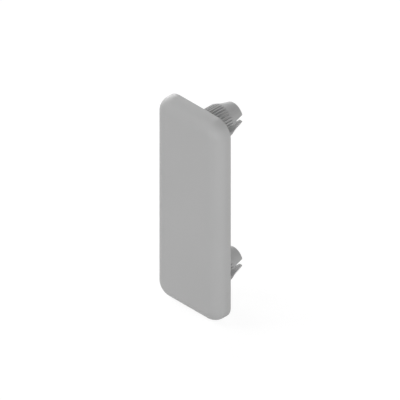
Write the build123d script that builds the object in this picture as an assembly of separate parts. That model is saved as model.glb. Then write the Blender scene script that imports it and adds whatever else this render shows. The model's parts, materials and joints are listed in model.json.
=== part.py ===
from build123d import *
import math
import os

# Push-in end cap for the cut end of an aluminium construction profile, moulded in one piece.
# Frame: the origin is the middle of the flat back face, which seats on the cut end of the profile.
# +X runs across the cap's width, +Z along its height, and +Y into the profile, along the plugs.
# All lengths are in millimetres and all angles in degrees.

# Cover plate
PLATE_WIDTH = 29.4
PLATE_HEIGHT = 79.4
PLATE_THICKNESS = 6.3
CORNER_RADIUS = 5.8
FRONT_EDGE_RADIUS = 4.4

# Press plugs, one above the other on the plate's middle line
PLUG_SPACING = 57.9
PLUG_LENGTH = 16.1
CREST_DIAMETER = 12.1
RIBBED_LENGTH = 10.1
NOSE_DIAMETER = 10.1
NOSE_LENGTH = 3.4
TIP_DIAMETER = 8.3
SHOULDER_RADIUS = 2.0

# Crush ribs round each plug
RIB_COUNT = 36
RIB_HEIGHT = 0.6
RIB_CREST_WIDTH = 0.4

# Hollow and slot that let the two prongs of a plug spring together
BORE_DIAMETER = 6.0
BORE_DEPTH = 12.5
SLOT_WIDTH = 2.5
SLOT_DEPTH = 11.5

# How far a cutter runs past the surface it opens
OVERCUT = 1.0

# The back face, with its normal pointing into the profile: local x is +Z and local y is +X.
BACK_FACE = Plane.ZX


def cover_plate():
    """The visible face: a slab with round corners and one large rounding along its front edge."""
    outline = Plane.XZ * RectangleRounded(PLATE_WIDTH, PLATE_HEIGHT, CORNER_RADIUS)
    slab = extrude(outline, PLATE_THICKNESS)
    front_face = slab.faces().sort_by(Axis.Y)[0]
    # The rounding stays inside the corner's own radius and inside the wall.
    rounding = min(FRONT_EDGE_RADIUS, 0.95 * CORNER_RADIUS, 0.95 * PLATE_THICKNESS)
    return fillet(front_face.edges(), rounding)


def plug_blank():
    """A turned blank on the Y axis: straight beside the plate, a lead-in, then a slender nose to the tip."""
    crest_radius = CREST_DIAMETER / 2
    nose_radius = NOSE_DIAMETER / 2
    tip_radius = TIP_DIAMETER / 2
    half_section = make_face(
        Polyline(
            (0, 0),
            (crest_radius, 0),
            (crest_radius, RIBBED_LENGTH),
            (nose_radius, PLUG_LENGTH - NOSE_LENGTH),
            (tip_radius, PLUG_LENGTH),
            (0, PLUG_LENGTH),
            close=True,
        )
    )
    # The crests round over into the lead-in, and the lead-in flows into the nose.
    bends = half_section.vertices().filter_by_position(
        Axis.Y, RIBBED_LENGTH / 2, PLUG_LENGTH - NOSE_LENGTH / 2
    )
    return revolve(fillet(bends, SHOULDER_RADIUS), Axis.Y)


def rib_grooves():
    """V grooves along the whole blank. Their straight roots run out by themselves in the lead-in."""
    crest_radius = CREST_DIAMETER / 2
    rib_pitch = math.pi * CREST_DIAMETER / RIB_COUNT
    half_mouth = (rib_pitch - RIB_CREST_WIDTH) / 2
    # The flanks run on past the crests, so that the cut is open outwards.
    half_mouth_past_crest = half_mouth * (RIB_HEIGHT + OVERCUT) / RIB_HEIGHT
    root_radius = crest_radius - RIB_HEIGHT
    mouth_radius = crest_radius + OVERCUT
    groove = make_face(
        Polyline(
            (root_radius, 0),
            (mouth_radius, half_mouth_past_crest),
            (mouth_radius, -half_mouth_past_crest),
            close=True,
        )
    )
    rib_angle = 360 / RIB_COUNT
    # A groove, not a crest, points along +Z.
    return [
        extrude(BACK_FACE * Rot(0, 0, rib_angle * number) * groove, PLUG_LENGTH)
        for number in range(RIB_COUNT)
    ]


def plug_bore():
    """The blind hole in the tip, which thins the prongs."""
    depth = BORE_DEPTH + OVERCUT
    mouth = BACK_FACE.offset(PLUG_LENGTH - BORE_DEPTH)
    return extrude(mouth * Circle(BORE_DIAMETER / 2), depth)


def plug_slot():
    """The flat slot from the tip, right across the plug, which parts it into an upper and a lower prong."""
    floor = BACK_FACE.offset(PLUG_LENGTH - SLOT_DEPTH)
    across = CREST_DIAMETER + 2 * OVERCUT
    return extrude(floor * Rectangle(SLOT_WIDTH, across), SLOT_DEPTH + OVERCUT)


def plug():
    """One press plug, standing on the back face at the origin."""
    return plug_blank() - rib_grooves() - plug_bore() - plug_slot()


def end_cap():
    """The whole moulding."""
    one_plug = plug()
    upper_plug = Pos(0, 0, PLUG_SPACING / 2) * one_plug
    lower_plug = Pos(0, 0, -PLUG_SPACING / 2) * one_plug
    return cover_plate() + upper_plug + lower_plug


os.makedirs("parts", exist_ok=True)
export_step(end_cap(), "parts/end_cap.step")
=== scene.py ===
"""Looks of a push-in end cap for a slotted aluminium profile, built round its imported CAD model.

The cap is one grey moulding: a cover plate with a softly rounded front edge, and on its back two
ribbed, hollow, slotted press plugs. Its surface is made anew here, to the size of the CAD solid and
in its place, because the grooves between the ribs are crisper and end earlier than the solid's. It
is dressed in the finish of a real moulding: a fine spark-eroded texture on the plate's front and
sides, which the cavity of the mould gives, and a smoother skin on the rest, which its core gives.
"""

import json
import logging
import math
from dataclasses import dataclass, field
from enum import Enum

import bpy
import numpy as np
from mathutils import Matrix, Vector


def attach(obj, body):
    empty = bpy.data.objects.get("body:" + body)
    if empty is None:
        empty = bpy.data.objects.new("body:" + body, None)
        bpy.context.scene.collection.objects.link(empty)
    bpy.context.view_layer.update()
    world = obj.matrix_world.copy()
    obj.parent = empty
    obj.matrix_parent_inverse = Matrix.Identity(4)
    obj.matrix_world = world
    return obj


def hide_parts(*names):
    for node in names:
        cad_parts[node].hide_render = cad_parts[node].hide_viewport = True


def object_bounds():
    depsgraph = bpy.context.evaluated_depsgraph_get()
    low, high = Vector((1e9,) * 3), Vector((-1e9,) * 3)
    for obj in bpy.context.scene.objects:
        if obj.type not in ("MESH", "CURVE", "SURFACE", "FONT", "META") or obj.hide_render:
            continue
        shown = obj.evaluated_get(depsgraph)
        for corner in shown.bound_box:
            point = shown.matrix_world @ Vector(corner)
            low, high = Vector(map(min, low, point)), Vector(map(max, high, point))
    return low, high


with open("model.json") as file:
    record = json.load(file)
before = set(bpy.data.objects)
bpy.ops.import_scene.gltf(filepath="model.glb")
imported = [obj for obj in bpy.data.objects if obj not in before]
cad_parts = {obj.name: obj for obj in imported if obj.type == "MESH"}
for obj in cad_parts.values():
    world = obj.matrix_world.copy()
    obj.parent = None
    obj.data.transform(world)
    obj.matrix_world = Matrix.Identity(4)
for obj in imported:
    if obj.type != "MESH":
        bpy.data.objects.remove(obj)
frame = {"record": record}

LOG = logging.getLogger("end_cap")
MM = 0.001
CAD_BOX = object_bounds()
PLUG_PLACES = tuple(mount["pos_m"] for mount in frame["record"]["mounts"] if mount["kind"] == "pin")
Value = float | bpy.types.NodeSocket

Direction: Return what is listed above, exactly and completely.

Task result:
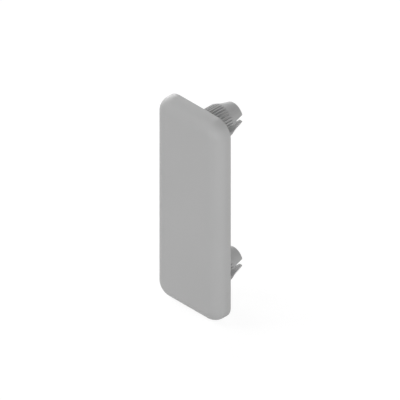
Write the build123d script that builds the object in this picture as an assembly of separate parts. That model is saved as model.glb. Then write the Blender scene script that imports it and adds whatever else this render shows. The model's parts, materials and joints are listed in model.json.
=== part.py ===
from build123d import *
import math
import os

# Push-in end cap for the cut end of an aluminium construction profile, moulded in one piece.
# Frame: the origin is the middle of the flat back face, which seats on the cut end of the profile.
# +X runs across the cap's width, +Z along its height, and +Y into the profile, along the plugs.
# All lengths are in millimetres and all angles in degrees.

# Cover plate
PLATE_WIDTH = 29.4
PLATE_HEIGHT = 79.4
PLATE_THICKNESS = 6.3
CORNER_RADIUS = 5.8
FRONT_EDGE_RADIUS = 4.4

# Press plugs, one above the other on the plate's middle line
PLUG_SPACING = 57.9
PLUG_LENGTH = 16.1
CREST_DIAMETER = 12.1
RIBBED_LENGTH = 10.1
NOSE_DIAMETER = 10.1
NOSE_LENGTH = 3.4
TIP_DIAMETER = 8.3
SHOULDER_RADIUS = 2.0

# Crush ribs round each plug
RIB_COUNT = 36
RIB_HEIGHT = 0.6
RIB_CREST_WIDTH = 0.4

# Hollow and slot that let the two prongs of a plug spring together
BORE_DIAMETER = 6.0
BORE_DEPTH = 12.5
SLOT_WIDTH = 2.5
SLOT_DEPTH = 11.5

# How far a cutter runs past the surface it opens
OVERCUT = 1.0

# The back face, with its normal pointing into the profile: local x is +Z and local y is +X.
BACK_FACE = Plane.ZX


def cover_plate():
    """The visible face: a slab with round corners and one large rounding along its front edge."""
    outline = Plane.XZ * RectangleRounded(PLATE_WIDTH, PLATE_HEIGHT, CORNER_RADIUS)
    slab = extrude(outline, PLATE_THICKNESS)
    front_face = slab.faces().sort_by(Axis.Y)[0]
    # The rounding stays inside the corner's own radius and inside the wall.
    rounding = min(FRONT_EDGE_RADIUS, 0.95 * CORNER_RADIUS, 0.95 * PLATE_THICKNESS)
    return fillet(front_face.edges(), rounding)


def plug_blank():
    """A turned blank on the Y axis: straight beside the plate, a lead-in, then a slender nose to the tip."""
    crest_radius = CREST_DIAMETER / 2
    nose_radius = NOSE_DIAMETER / 2
    tip_radius = TIP_DIAMETER / 2
    half_section = make_face(
        Polyline(
            (0, 0),
            (crest_radius, 0),
            (crest_radius, RIBBED_LENGTH),
            (nose_radius, PLUG_LENGTH - NOSE_LENGTH),
            (tip_radius, PLUG_LENGTH),
            (0, PLUG_LENGTH),
            close=True,
        )
    )
    # The crests round over into the lead-in, and the lead-in flows into the nose.
    bends = half_section.vertices().filter_by_position(
        Axis.Y, RIBBED_LENGTH / 2, PLUG_LENGTH - NOSE_LENGTH / 2
    )
    return revolve(fillet(bends, SHOULDER_RADIUS), Axis.Y)


def rib_grooves():
    """V grooves along the whole blank. Their straight roots run out by themselves in the lead-in."""
    crest_radius = CREST_DIAMETER / 2
    rib_pitch = math.pi * CREST_DIAMETER / RIB_COUNT
    half_mouth = (rib_pitch - RIB_CREST_WIDTH) / 2
    # The flanks run on past the crests, so that the cut is open outwards.
    half_mouth_past_crest = half_mouth * (RIB_HEIGHT + OVERCUT) / RIB_HEIGHT
    root_radius = crest_radius - RIB_HEIGHT
    mouth_radius = crest_radius + OVERCUT
    groove = make_face(
        Polyline(
            (root_radius, 0),
            (mouth_radius, half_mouth_past_crest),
            (mouth_radius, -half_mouth_past_crest),
            close=True,
        )
    )
    rib_angle = 360 / RIB_COUNT
    # A groove, not a crest, points along +Z.
    return [
        extrude(BACK_FACE * Rot(0, 0, rib_angle * number) * groove, PLUG_LENGTH)
        for number in range(RIB_COUNT)
    ]


def plug_bore():
    """The blind hole in the tip, which thins the prongs."""
    depth = BORE_DEPTH + OVERCUT
    mouth = BACK_FACE.offset(PLUG_LENGTH - BORE_DEPTH)
    return extrude(mouth * Circle(BORE_DIAMETER / 2), depth)


def plug_slot():
    """The flat slot from the tip, right across the plug, which parts it into an upper and a lower prong."""
    floor = BACK_FACE.offset(PLUG_LENGTH - SLOT_DEPTH)
    across = CREST_DIAMETER + 2 * OVERCUT
    return extrude(floor * Rectangle(SLOT_WIDTH, across), SLOT_DEPTH + OVERCUT)


def plug():
    """One press plug, standing on the back face at the origin."""
    return plug_blank() - rib_grooves() - plug_bore() - plug_slot()


def end_cap():
    """The whole moulding."""
    one_plug = plug()
    upper_plug = Pos(0, 0, PLUG_SPACING / 2) * one_plug
    lower_plug = Pos(0, 0, -PLUG_SPACING / 2) * one_plug
    return cover_plate() + upper_plug + lower_plug


os.makedirs("parts", exist_ok=True)
export_step(end_cap(), "parts/end_cap.step")
=== scene.py ===
"""Looks of a push-in end cap for a slotted aluminium profile, built round its imported CAD model.

The cap is one grey moulding: a cover plate with a softly rounded front edge, and on its back two
ribbed, hollow, slotted press plugs. Its surface is made anew here, to the size of the CAD solid and
in its place, because the grooves between the ribs are crisper and end earlier than the solid's. It
is dressed in the finish of a real moulding: a fine spark-eroded texture on the plate's front and
sides, which the cavity of the mould gives, and a smoother skin on the rest, which its core gives.
"""

import json
import logging
import math
from dataclasses import dataclass, field
from enum import Enum

import bpy
import numpy as np
from mathutils import Matrix, Vector


def attach(obj, body):
    empty = bpy.data.objects.get("body:" + body)
    if empty is None:
        empty = bpy.data.objects.new("body:" + body, None)
        bpy.context.scene.collection.objects.link(empty)
    bpy.context.view_layer.update()
    world = obj.matrix_world.copy()
    obj.parent = empty
    obj.matrix_parent_inverse = Matrix.Identity(4)
    obj.matrix_world = world
    return obj


def hide_parts(*names):
    for node in names:
        cad_parts[node].hide_render = cad_parts[node].hide_viewport = True


def object_bounds():
    depsgraph = bpy.context.evaluated_depsgraph_get()
    low, high = Vector((1e9,) * 3), Vector((-1e9,) * 3)
    for obj in bpy.context.scene.objects:
        if obj.type not in ("MESH", "CURVE", "SURFACE", "FONT", "META") or obj.hide_render:
            continue
        shown = obj.evaluated_get(depsgraph)
        for corner in shown.bound_box:
            point = shown.matrix_world @ Vector(corner)
            low, high = Vector(map(min, low, point)), Vector(map(max, high, point))
    return low, high


with open("model.json") as file:
    record = json.load(file)
before = set(bpy.data.objects)
bpy.ops.import_scene.gltf(filepath="model.glb")
imported = [obj for obj in bpy.data.objects if obj not in before]
cad_parts = {obj.name: obj for obj in imported if obj.type == "MESH"}
for obj in cad_parts.values():
    world = obj.matrix_world.copy()
    obj.parent = None
    obj.data.transform(world)
    obj.matrix_world = Matrix.Identity(4)
for obj in imported:
    if obj.type != "MESH":
        bpy.data.objects.remove(obj)
frame = {"record": record}

LOG = logging.getLogger("end_cap")
MM = 0.001
CAD_BOX = object_bounds()
PLUG_PLACES = tuple(mount["pos_m"] for mount in frame["record"]["mounts"] if mount["kind"] == "pin")
Value = float | bpy.types.NodeSocket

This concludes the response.